Au tableau rose, le fait le plus important dans ce dossier est le lancement en ce mois de janvier de l’usine d’aciers plats de Tosyali Algérie. Le complexe de Bethioua à Oran, une fois les travaux de l’usine achevés – dans trente mois – permettra de commercialiser les tôles et les produits laminés en Algérie pour notamment les filières automobile et électroménager, mais également d’exporter un produit à forte valeur ajoutée.
Tout ce retard montre un manque de suivi des investissements stratégiques, car si les problèmes avaient été réglés à temps, l’Algérie aurait économisé d’importants montants en devises et satisfait une bonne partie des besoins en aciers plats.

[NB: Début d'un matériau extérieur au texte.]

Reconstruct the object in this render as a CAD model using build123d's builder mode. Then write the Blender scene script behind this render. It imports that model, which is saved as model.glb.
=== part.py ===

L’autre défi est celui de la compétitivité de la sidérurgie nationale qui pourrait devenir un acteur majeur du marché sidérurgique dans le bassin méditerranéen à moyen-long terme. L’exploitation du gisement de fer de Gara Djebilet, reportée à 2026-2028, est l’un des atouts dans ce challenge si les études montrent la rentabilité de ce projet. L’industrie sidérurgique nationale disposera alors d’une matière première à moindre coût. Mais cela demandera de gros efforts et de lourds investissements notamment la réalisation d’une voie ferrée. Mettre en service ce mégaprojet dans les délais demandera là aussi un suivi des plus hautes autorités de l’Etat, la mobilisation de financements tiers et un choix judicieux des entreprises chargées du contrôle des travaux et de la réalisation de la voie ferrée ainsi que des installations de production.